The SBP, in its half yearly report, titled ‘State of Pakistan’s Economy Report for H1-FY24’ which contains analysis prepared on data out turns for the July-December FY24, stated that the real economic activities in the first half moderately recovered against the contraction last year and the trend was likely to continue in the second half of FY24 as well.

The real GDP, driven by the agriculture sector, grew by 1.7 percent during the period, the SBP noted and projected the real GDP growth for FY24 in the range of 2 to 3 percent in the backdrop of improvements in business confidence, high frequency demand indicators since November 2023, and prospects for a good wheat production during FY24.

In the first half, the recovery in agriculture sector also supported some of the agro-based industries while withdrawal of import prioritization measures improved availability of raw materials for the industry, the report mentioned.

Meanwhile, Stand-By Arrangement (SBA) with the IMF (International Monetary Fund) reduced stress on external account as its approval eased external borrowing constraints, leading to an increase in financial inflows during H1-FY24, the SBP observed.

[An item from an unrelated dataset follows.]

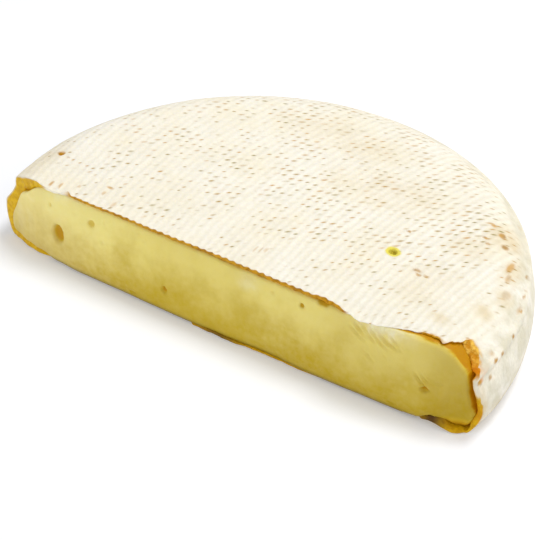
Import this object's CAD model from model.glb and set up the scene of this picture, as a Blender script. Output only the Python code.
# %% [markdown]
# # Half a wheel of soft washed-rind cheese
#
# The object is a flat round cheese, cut across a little past its middle. Its skin, the rind, is a
# thin ochre layer covered by a dry cream-white bloom that still carries the marks of the cloth it
# was pressed in. Inside is a soft pale yellow paste, which has slumped out of the cut.
#
# It is made as two closed meshes: the **rind**, a cup that is open at the cut, and the **paste**,
# which fills the cup. One mesh with two materials would be simpler, but two let the rind keep a
# real thickness, a torn edge, and a real gap where the paste has drawn back from it.

import math

import bpy
import numpy as np
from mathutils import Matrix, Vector
from mathutils.geometry import delaunay_2d_cdt


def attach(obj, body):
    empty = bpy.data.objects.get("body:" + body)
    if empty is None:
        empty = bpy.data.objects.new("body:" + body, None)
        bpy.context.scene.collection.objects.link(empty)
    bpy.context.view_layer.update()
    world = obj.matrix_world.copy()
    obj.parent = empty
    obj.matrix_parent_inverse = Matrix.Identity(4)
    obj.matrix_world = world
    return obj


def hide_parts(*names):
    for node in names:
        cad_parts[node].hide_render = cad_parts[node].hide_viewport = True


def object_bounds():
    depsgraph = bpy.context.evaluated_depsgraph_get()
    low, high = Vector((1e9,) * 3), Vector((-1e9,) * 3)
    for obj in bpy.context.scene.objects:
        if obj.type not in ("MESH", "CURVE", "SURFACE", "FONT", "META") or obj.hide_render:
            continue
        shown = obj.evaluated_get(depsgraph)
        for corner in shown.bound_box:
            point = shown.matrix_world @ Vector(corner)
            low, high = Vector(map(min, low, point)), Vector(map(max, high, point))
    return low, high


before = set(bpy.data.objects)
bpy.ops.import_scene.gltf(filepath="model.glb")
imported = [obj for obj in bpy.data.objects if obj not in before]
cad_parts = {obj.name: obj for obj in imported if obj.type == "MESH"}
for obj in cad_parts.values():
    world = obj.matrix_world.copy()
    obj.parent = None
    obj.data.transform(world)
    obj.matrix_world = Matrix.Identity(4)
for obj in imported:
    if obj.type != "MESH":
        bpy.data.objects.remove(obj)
cad_low, cad_high = [[float(v) for v in corner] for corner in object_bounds()]
print("CAD box in metres:", cad_low, cad_high)

# %% [markdown]
# ## Sizes
#
# The frame gives the box of the whole cheese. Everything else is a named size in millimetres,
# which is how a cheesemaker would measure it. Meshes are built in millimetres too and are scaled
# to metres at the very end, when the mesh is made.

# %% The wheel's sizes
MM = 0.001
wheel_radius = (cad_high[0] - cad_low[0]) / 2 / MM
wheel_height = (cad_high[2] - cad_low[2]) / MM
belly_out = 3.8             # how far the slumped paste stands out of the cut
cut_offset = 12.5           # the cut passes this far beyond the wheel's axis
cut_y = cad_low[1] / MM + belly_out
axis_y = cut_y + cut_offset

girth_height = 6.0          # height of the widest ring
foot_inset = 2.4            # the flat base ends this far inside the widest ring
side_inset, side_drop = 2.1, 7.0    # lower crease: inside the widest ring, below the top
rim_inset, rim_drop = 3.6, 4.9      # upper crease, the same way
rim_round = 1.7             # radius of the rolled rim between the two creases
shoulder_inset = 14.0       # the top starts to fall this far inside the widest ring
dish_depth = 0.4            # the top sinks by this much towards its middle
print(f"wheel {2 * wheel_radius:.1f} mm across, {wheel_height:.1f} high, cut at y {cut_y:.2f}")

# %% [markdown]
# ## Natural unevenness
#
# Nothing on a hand-made cheese is quite regular. A smooth random function of a point in space
# gives the slow swells and the fine grain. It looks up random numbers at the corners of a lattice
# and blends between them, so the same point always gives the same value.

# %% A smooth random function
LATTICE = np.random.default_rng(11).random((32, 32, 32))


def smooth(t):
    """Eases 0..1 in and out, and clips what lies outside."""
    t = np.clip(t, 0.0, 1.0)
    return t * t * (3 - 2 * t)


def swell(points, size, seed=0.0):
    """Smooth random values from -1 to 1 that change over about that many millimetres."""
    q = np.asarray(points, float) / size + seed * 5.37 + 100.0
    cell = np.floor(q).astype(int)
    part = smooth(q - cell)
    total = np.zeros(len(q))
    for corner in np.ndindex(2, 2, 2):
        weight = np.prod(np.where(corner, part, 1 - part), axis=1)
        index = (cell + corner) % 32
        total += weight * LATTICE[index[:, 0], index[:, 1], index[:, 2]]
    return 2 * total - 1


def window(values, middle, reach):
    """1 at the middle, easing to 0 at that reach on both sides."""
    return smooth(1 - np.abs(np.asarray(values, float) - middle) / reach)


# %% [markdown]
# ## The wheel's section
#
# A wheel of cheese is a turned body, so one section describes it. From the top it falls over a
# broad shoulder to a crease, rolls over a narrow rim that the mould has left, and goes down a
# slightly slanted side to the foot.

# %% Arcs for the section
foot_radius = wheel_radius - foot_inset
crease_radius = wheel_radius - rim_inset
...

The SBP also projected that current account deficit would remain in the range of 0.5 to 1.5 % of GDP for FY24, lower than earlier estimates amid slightly improved global outlook and domestic growth prospects to boost foreign exchange earnings from exports and remittances.

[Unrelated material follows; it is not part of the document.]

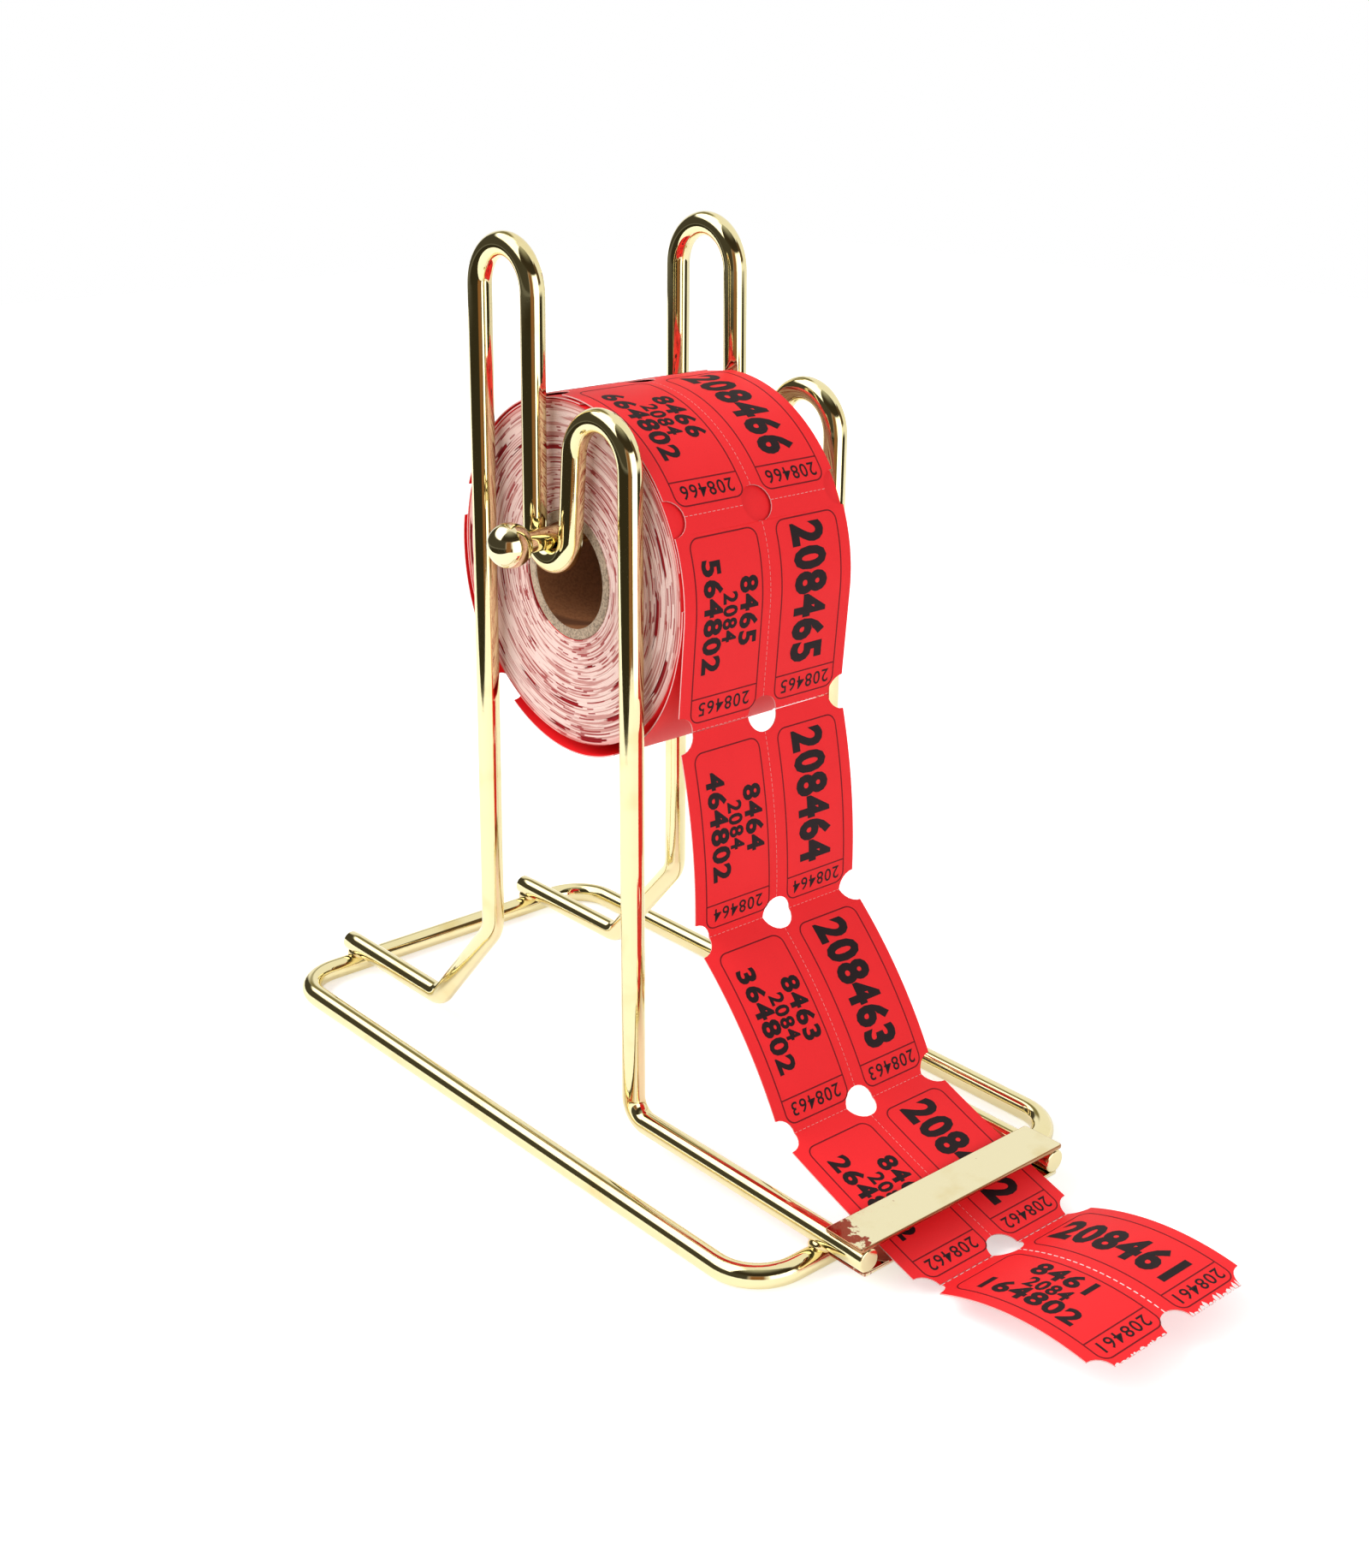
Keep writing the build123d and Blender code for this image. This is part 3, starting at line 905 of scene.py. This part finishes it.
axis = Vector((saddle_ahead, axis_up))
loose_centre = out_from(axis, tight_r - loose_r, tight_end)
loose_stop = out_from(loose_centre, loose_r, loose_end)
reach = loose_stop - axis
swing = out_from((0, 0), 1, tail_end) - out_from((0, 0), 1, loose_end)
half_b = reach.dot(swing)
miss = reach.dot(reach) - tail_r ** 2
tail_bend_r = (-half_b + sqrt(half_b ** 2 - swing.dot(swing) * miss)) / swing.dot(swing)
tail_centre = loose_stop - out_from((0, 0), tail_bend_r, loose_end)
leave_point = out_from(axis, tight_r, leave_angle)
row_b = leave_point + Vector((sin(radians(leave_angle)), -cos(radians(leave_angle)))) * hang_run
row_c = Vector((144.7, 59.8))
row_d = Vector((runner_reach - 35.0, runner_up + 11.75))
row_e = Vector((runner_reach + 10.6, runner_up - 5.75))
row_f = row_e + Vector((46.8, 5.6))

# The turn round the roll, from its tail end to row b, counted back from row b.
turn_line = arc_line(axis, tail_r, tail_end + under_sweep, tail_end)
turn_line += arc_line(tail_centre, tail_bend_r, tail_end, loose_end)
turn_line += arc_line(loose_centre, loose_r, loose_end, tight_end)
turn_line += arc_line(axis, tight_r, tight_end, leave_angle)
hang_steps = ceil(hang_run / path_step)
turn_line += [leave_point.lerp(row_b, step / hang_steps) for step in range(hang_steps)]
turn_line.append(row_b)
line_at = [0.0]
for here, there in zip(turn_line[::-1], turn_line[-2::-1]):
    line_at.insert(0, line_at[0] - (there - here).length)
line_points = list(turn_line)
# Each ticket's two rows, and how far it bows between them.
tickets = ((row_b, row_c, 2.0), (row_c, row_d, 2.6), (row_d, row_e, -0.6), (row_e, row_f, 4.2))
for number, (start, end, bow) in enumerate(tickets):
    ticket_line = bowed_line(start, end, bow) + [end]
    for step, point in enumerate(ticket_line[1:], 1):
        line_at.append(pitch * (number + step / (len(ticket_line) - 1)))
        line_points.append(point)
line_sides = []
for index in range(len(line_points)):
    before, after = line_points[max(index - 1, 0)], line_points[min(index + 1, len(line_points) - 1)]
    heading = (after - before).normalized()
    line_sides.append(Vector((-heading.y, heading.x)))
# How far right the strip's middle lies at a place along it: it wanders as it comes down.
drift = [(-1000, -1.4), (0, -1.4), (50, -0.5), (100, 0.6), (150, 1.5), (200, 1.8)]


def on_strip(u, s, height):
    """Puts a flat place on the strip: u to the right, s past row b, height off its middle."""
    s = min(max(s, line_at[0]), line_at[-1])
    index = min(max(bisect_right(line_at, s) - 1, 0), len(line_at) - 2)
    share = (s - line_at[index]) / (line_at[index + 1] - line_at[index])
    point = line_points[index].lerp(line_points[index + 1], share)
    outwards = line_sides[index].lerp(line_sides[index + 1], share).normalized()
    for (s_a, x_a), (s_b, x_b) in zip(drift, drift[1:]):
        if s_a <= s <= s_b:
            middle = x_a + (x_b - x_a) * (s - s_a) / (s_b - s_a)
    point = point + outwards * height
    return place(middle + u, point.x, point.y)


# --- Ticket strip: the card ---------------------------------------------------------------
# Die-cut before it was wound: a round hole where the perforations cross, half a hole at
# each edge, and a row of slits between tickets. The free end was torn by hand, so its
# edge is ragged and shows the white inside of the card.
notch_r = 4.3
fold_gap = 0.3
cut_gap = 0.1
torn_at = 4 * pitch
tear_step = 0.35
notch_steps = 12
cut_step = 1.6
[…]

The current account deficit narrowed considerably, amid continued contractionary monetary and fiscal policies, better agriculture produce and ease in global commodity prices while on fiscal side, primary balance posted a higher surplus during H1-FY24 compared to H1-FY23 on account of strong growth in both tax and non-tax revenues that outpaced increase in non-interest expenditure.

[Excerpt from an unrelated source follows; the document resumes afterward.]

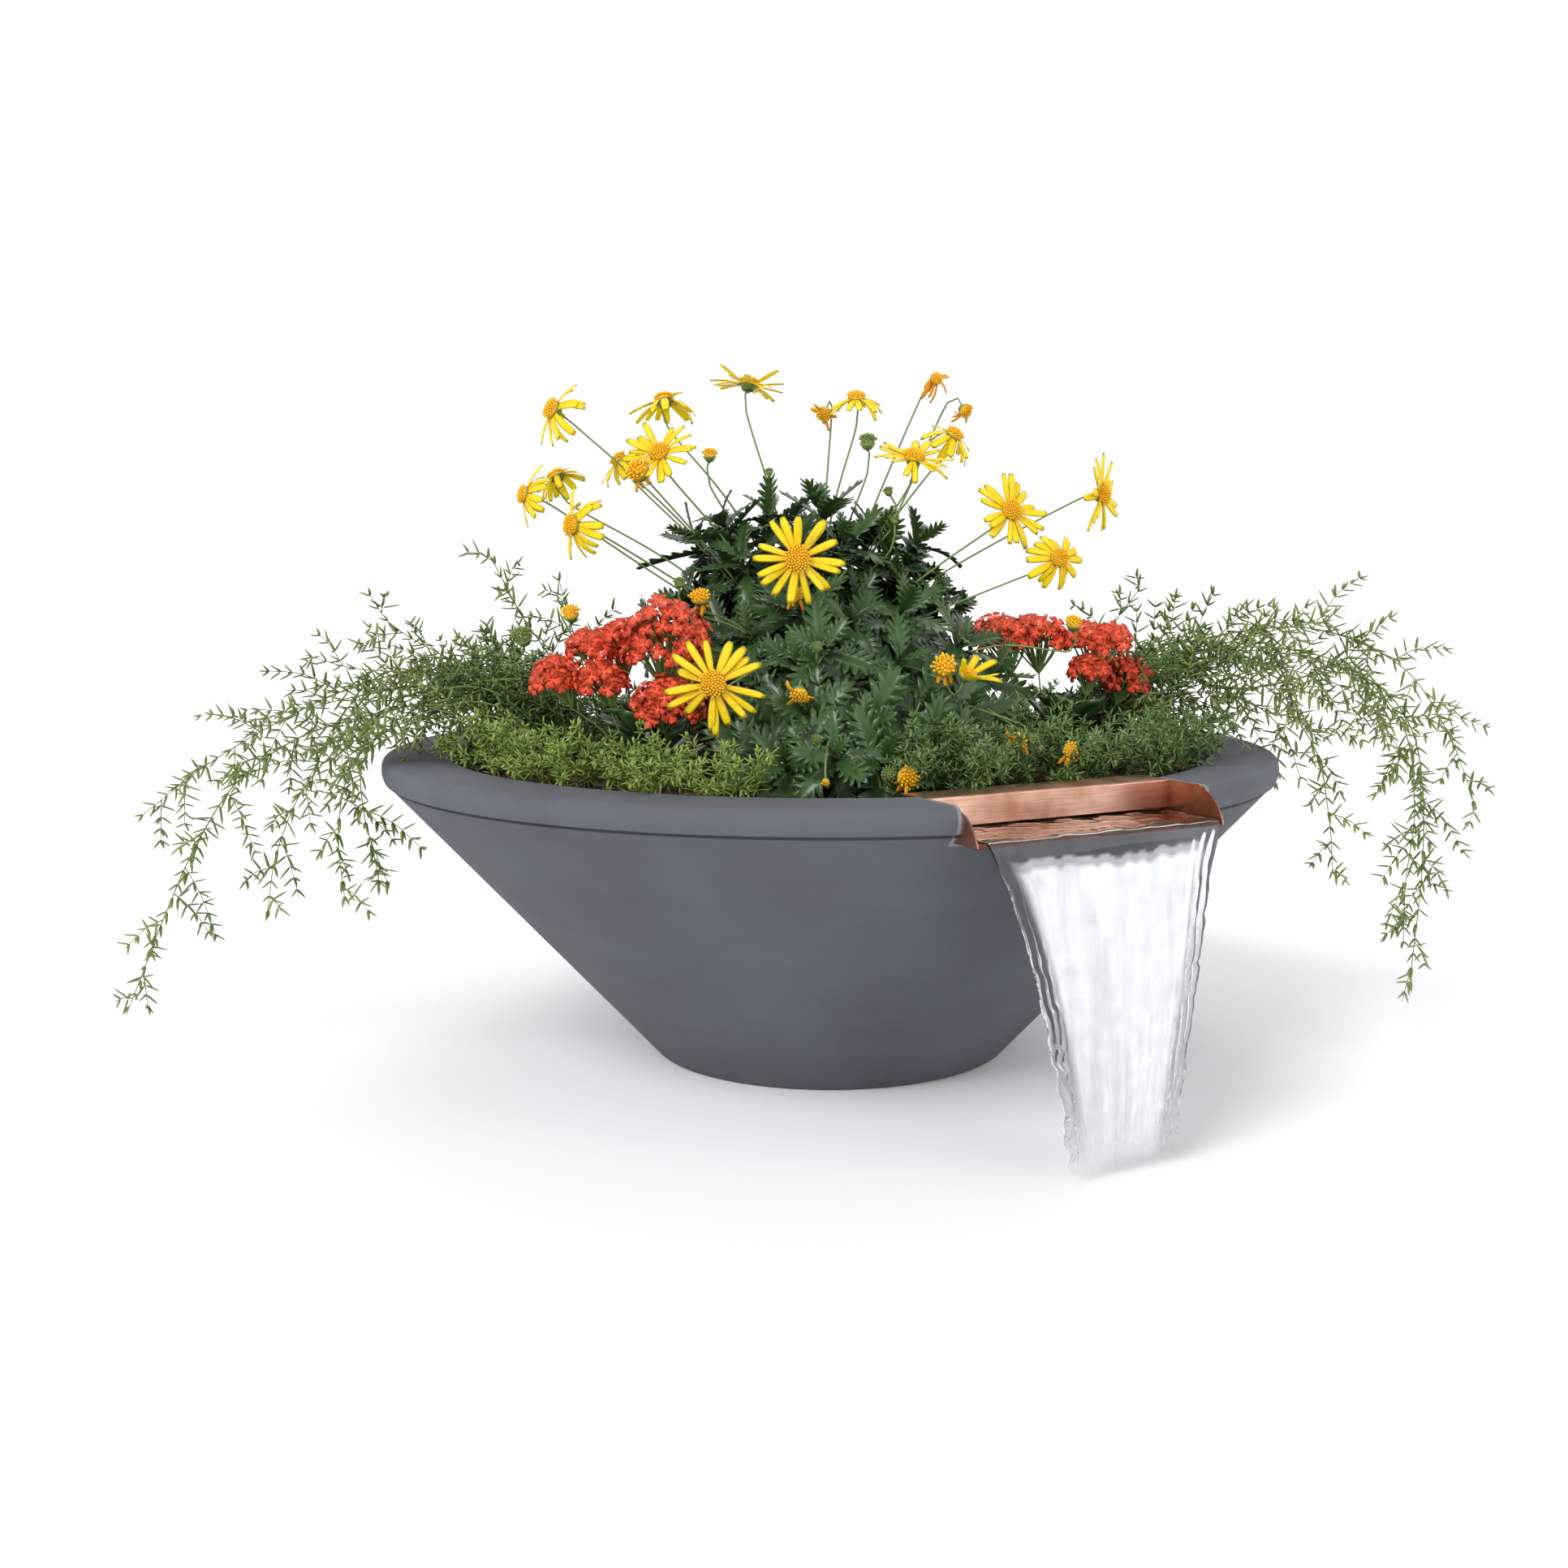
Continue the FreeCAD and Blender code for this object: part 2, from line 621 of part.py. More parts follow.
def planting():
    """All plants, by name."""
    bush = grown_dome(*BUSH_CENTRE, plant_floor, BUSH_PROFILE, BUSH_HEIGHT - (plant_floor - BOWL_HEIGHT))
    stems, blooms = daisies(bush)
    pieces = {"daisy_foliage": bush, "daisy_stems": stems, "daisy_blooms": blooms}
    for side in KALANCHOES:
        leaves, flowers = kalanchoe(side)
        pieces[f"kalanchoe_{side}_leaves"] = leaves
        pieces[f"kalanchoe_{side}_blooms"] = flowers
    for name, sizes in CARPETS.items():
        pieces[name] = carpet(*sizes)
    for name, (side, shoots) in SPRAYS.items():
        horns = [spray(side, shoot) for shoot in shoots]
        pieces[name] = horns[0] if len(horns) == 1 else Part.makeCompound(horns)
    return pieces


def build():
    """Every piece of the planter, by node name."""
    blank = full_bowl()
    pieces = {
        "bowl_shell": bowl_shell(blank),
        "scupper_sealant": scupper_sealant(blank),
        "spillway_tray": spillway_tray(),
        "spillway_cheek_left": spillway_cheek(-1),
        "spillway_cheek_right": spillway_cheek(1),
        "weir_cover": weir_cover(),
        "water_box": water_box(),
        "box_wings": box_wings(),
        "solder_seams": solder_seams(),
        "supply_bulkhead": floor_fitting(SUPPLY_OUT, True),
        "supply_gasket": floor_gasket(SUPPLY_OUT),
        "supply_nut": floor_nut(SUPPLY_OUT),
        "drain_bulkhead": floor_fitting(0.0, False),
        "drain_gasket": floor_gasket(0.0),
        "drain_nut": floor_nut(0.0),
        "drain_strainer": drain_strainer(),
    }
    pieces.update(supply_pieces())
    pieces.update(fill_pieces())
    pieces.update(planting())
    return pieces


os.makedirs("parts", exist_ok=True)
for name, shape in build().items():
    shape.exportStep(f"parts/{name}.step")
    volume = round(shape.Volume / 1000, 2)
    print(name, "solids", len(shape.Solids), "valid", shape.isValid(), "cm3", volume)
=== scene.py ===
"""Looks of a planted concrete water bowl with a copper spillway, in metres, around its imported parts."""

import logging
import math
from contextlib import contextmanager
from dataclasses import dataclass, field
from enum import Enum
from typing import Callable, Iterator

import bmesh
import bpy
import numpy as np
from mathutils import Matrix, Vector, noise


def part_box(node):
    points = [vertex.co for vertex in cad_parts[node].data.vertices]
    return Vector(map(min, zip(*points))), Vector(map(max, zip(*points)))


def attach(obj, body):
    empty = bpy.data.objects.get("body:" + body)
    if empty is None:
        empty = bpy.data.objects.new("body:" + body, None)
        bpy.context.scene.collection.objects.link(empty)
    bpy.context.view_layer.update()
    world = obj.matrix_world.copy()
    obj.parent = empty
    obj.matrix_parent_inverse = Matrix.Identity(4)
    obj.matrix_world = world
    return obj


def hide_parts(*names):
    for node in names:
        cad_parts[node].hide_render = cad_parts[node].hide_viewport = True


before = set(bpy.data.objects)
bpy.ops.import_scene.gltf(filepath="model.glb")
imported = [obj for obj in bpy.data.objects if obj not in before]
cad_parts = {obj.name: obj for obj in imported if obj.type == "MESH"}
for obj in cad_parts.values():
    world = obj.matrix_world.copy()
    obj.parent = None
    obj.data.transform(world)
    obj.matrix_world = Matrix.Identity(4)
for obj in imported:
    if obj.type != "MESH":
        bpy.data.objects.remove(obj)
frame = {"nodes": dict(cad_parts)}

log = logging.getLogger("water_bowl")

MM = 0.001
BODY = "root"
LAYOUT_TURN = math.radians(-30.0)  # the planting is laid out as it is looked at, a twelfth of a turn from the pour
OPENING_RADIUS = 387.2  # inside the rim
TRAY_BACK = 388.0  # from the middle of the bowl to where the film starts
WATERLINE = 285.0  # the tray's floor
GOLDEN_TURN = math.radians(137.508)
TISSUE_MM = 2.5  # how deep light goes into a petal or leaf
MIX_A, MIX_B, MIX_RESULT = 6, 7, 2  # the colour sockets of a Mix node
UP = np.array([0.0, 0.0, 1.0])

Colour = tuple[float, float, float, float]
Point = tuple[float, float, float]
Rows = np.ndarray
Rng = np.random.Generator
Tree = bpy.types.NodeTree
Node = bpy.types.Node
Socket = bpy.types.NodeSocket
Piece = bpy.types.Object


# --- colour and nodes


def srgb(code: str) -> Colour:
    """Turns an sRGB hex colour, such as '#6e737a', to linear with full alpha."""
    parts = [int(code[i : i + 2], 16) / 255.0 for i in (1, 3, 5)]
    linear = [p / 12.92 if p <= 0.04045 else ((p + 0.055) / 1.055) ** 2.4 for p in parts]
    return (linear[0], linear[1], linear[2], 1.0)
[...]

The report further noted that lower scheduled external loan repayments compared to H1-FY23 and significant reduction in current account deficit, on account of decline in imports as well as upsurge in exports supported the build-up in the SBP’s foreign exchange reserves.

The report stated that despite restrained domestic demand and decline in global commodity prices, “a combination of lingering structural issues, PKR depreciation compared to H1-FY23, increase in government spending, and supply shocks kept the National CPI (NCPI) inflation at elevated levels.”

A number of factors including higher input costs, increase in indirect taxes, and implementation of upward revision in minimum wage announced in the FY24 budget, alongside the second-round effects of administered prices of food and energy items, were responsible for the persistence in the core inflation during H1-FY24, the half yearly report suggested.

The SBP foresaw downward trajectory in the NCPI inflation despite uncertainties persisting in both domestic economy and international commodity market and projected average NCPI inflation for FY24 in the range of 23.0 to 25 %, lower than 29.2 percent in FY23. The NCPI was expected to come down to 5 – 7 % range by September 2025, it added.

Pinpointing the structural bottlenecks grappling the economy, the report highlighted that limited savings, low investments in physical and human capital, weak productivity, stagnant exports, narrow tax base, and inefficiencies in public sector enterprises (PSEs) affected the economic recovery despite some improvement in macroeconomic indicators.

“Additionally, political uncertainty exacerbates the situation through inconsistency in economic policies, weak governance and public administration, hindering investment and thus economic development,” the report noted and underscored the need for policy reforms to ensure sustainable development over the medium to long-term.

Long-term trends in inflation and its determinants in Pakistan were analyzed in the report in a special chapter that also sheds light on policy and structural factors influencing inflation including monetary policy framework, fiscal and debt policy, trade openness, agricultural efficiency, productivity and demographic trends.

Reducing political and policy uncertainties and more fiscal consolidation could help bringing inflation down at a faster pace in the short run, the report suggested and also emphasized on addressing longstanding structural issues to achieve low and stable inflation over the medium term, without overburdening monetary policy and the consequent high economic costs.

The central bank cautioned that the macroeconomic outlook was susceptible to escalating geopolitical tensions, unfavourable weather conditions, adverse movements in global oil prices, and subsequent external account pressures while further adjustments in energy prices and fiscal consolidation – warranted for slowing the pace of debt accumulation – might also weigh on economic activities and inflation.